Querying history with Linked Data
Combining Triple Pattern Fragments with Memento to query previous dataset versions in the browser.
Data on the World Wide Web changes at the speed of light—
When I pitch the Triple Pattern Fragments interface for Linked Data, Semantic Webbers often react with skepticism. Can such a simple interface be useful in the real world? After we’ve shown it scales pretty well for servers, and yields surprising results in federated scenarios, it’s time for a new challenge. Given that data inevitably changes, we wondered whether we could bring historical data back to life by making older versions of datasets as easy to query as new ones. To make this happen, my colleague Miel Vander Sande worked together with Herbert Van de Sompel, Harihar Shankar and Lyudmila Balakireva of the Los Alamos National Laboratory to combine Triple Pattern Fragments with the Memento framework on the Web.
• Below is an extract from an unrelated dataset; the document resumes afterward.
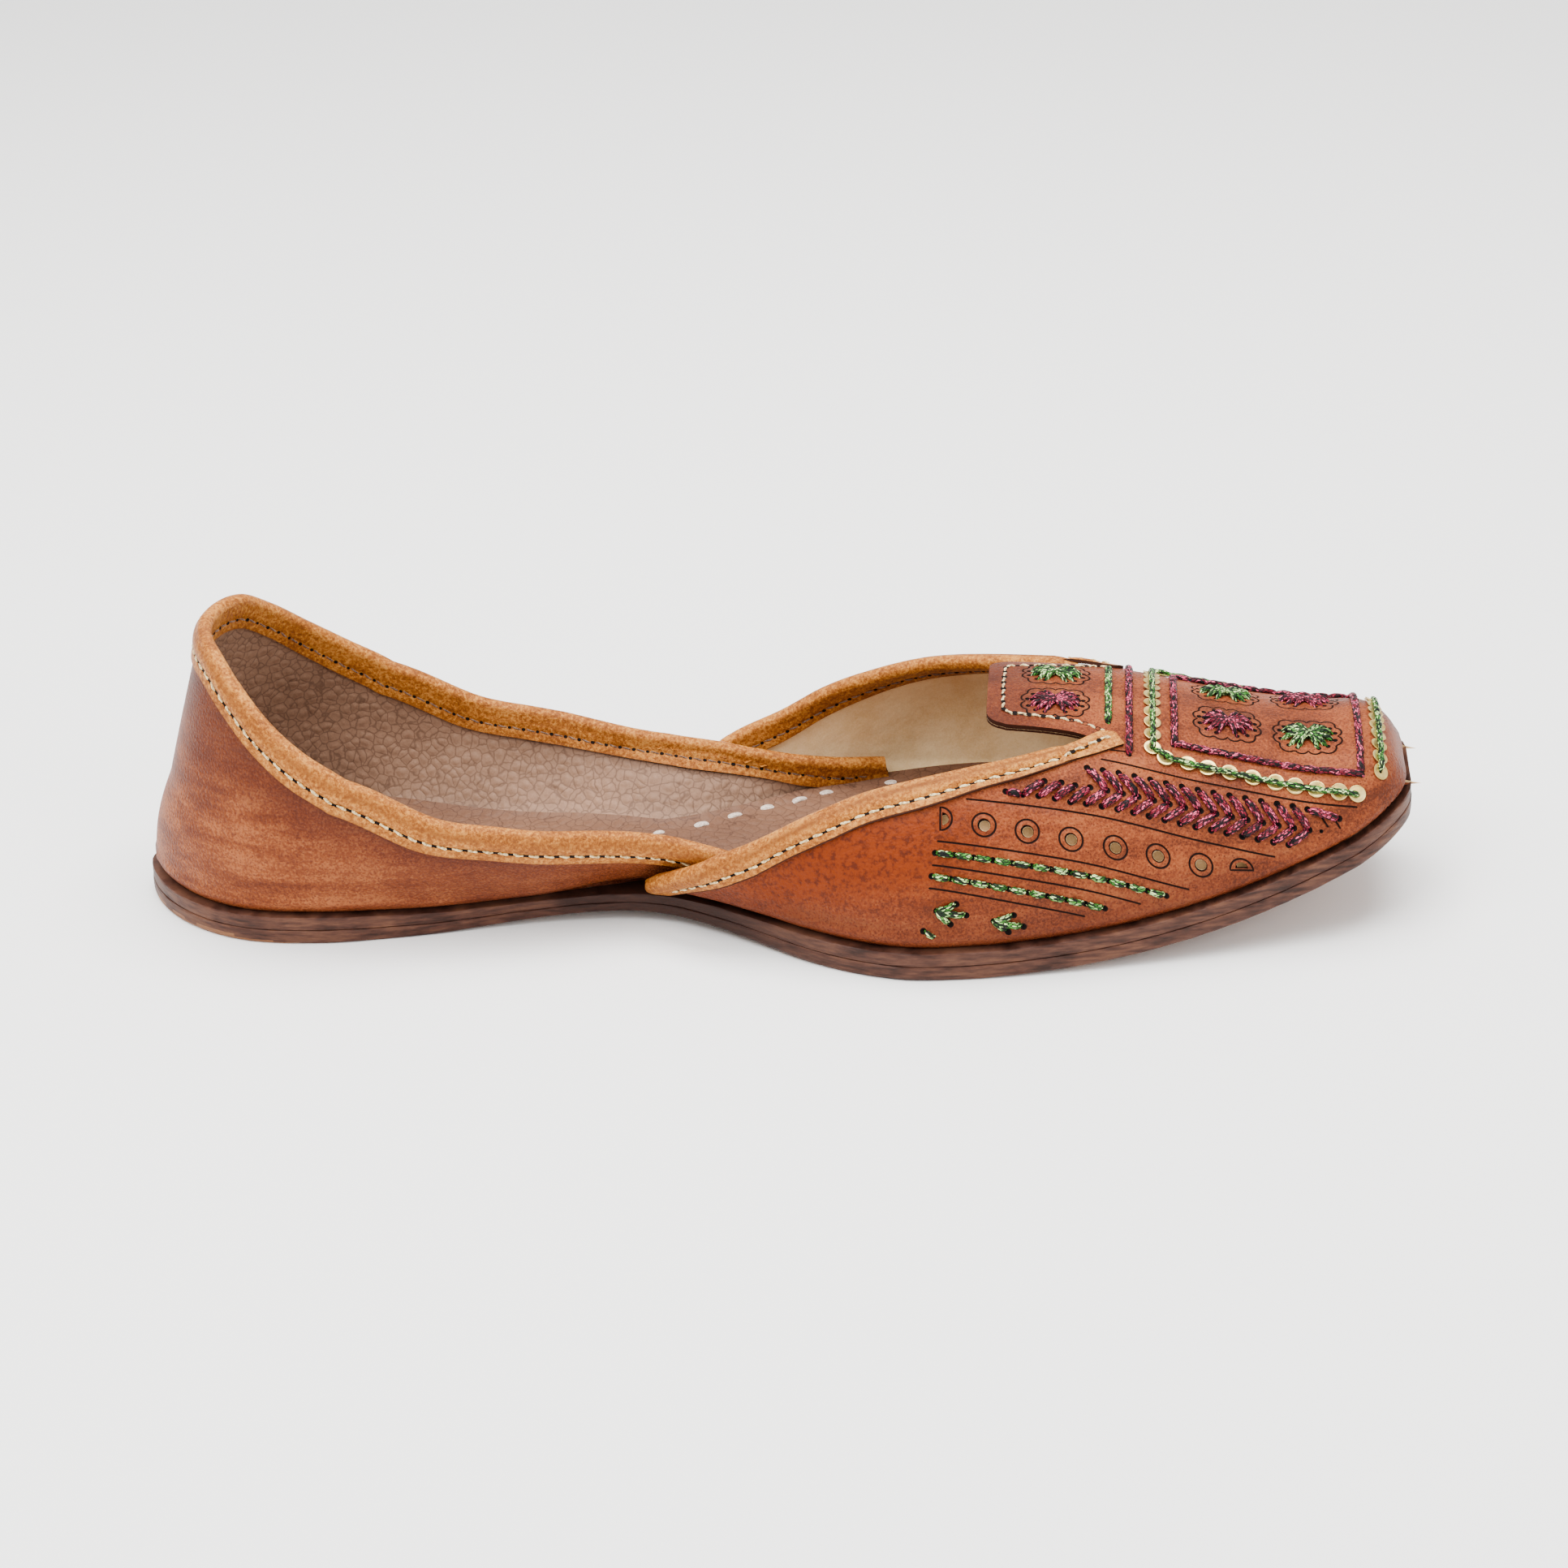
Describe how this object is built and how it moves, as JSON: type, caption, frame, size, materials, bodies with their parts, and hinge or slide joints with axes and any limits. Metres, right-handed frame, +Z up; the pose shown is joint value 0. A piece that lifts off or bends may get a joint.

Memento for time-based access to representations
Memento is a framework (RFC7089) that implements time-based content negotiation on top of the HTTP protocol. If you’re familiar with HTTP and the REST uniform interface constraints, you know that a resource can have multiple representations. For instance, a fact sheet about the Washington Monument could have HTML, JSON, and RDF representations, and these could be in English, French, and other languages. Yet all of them would be the same resource: regardless of representation, they all would be the fact sheet about the monument.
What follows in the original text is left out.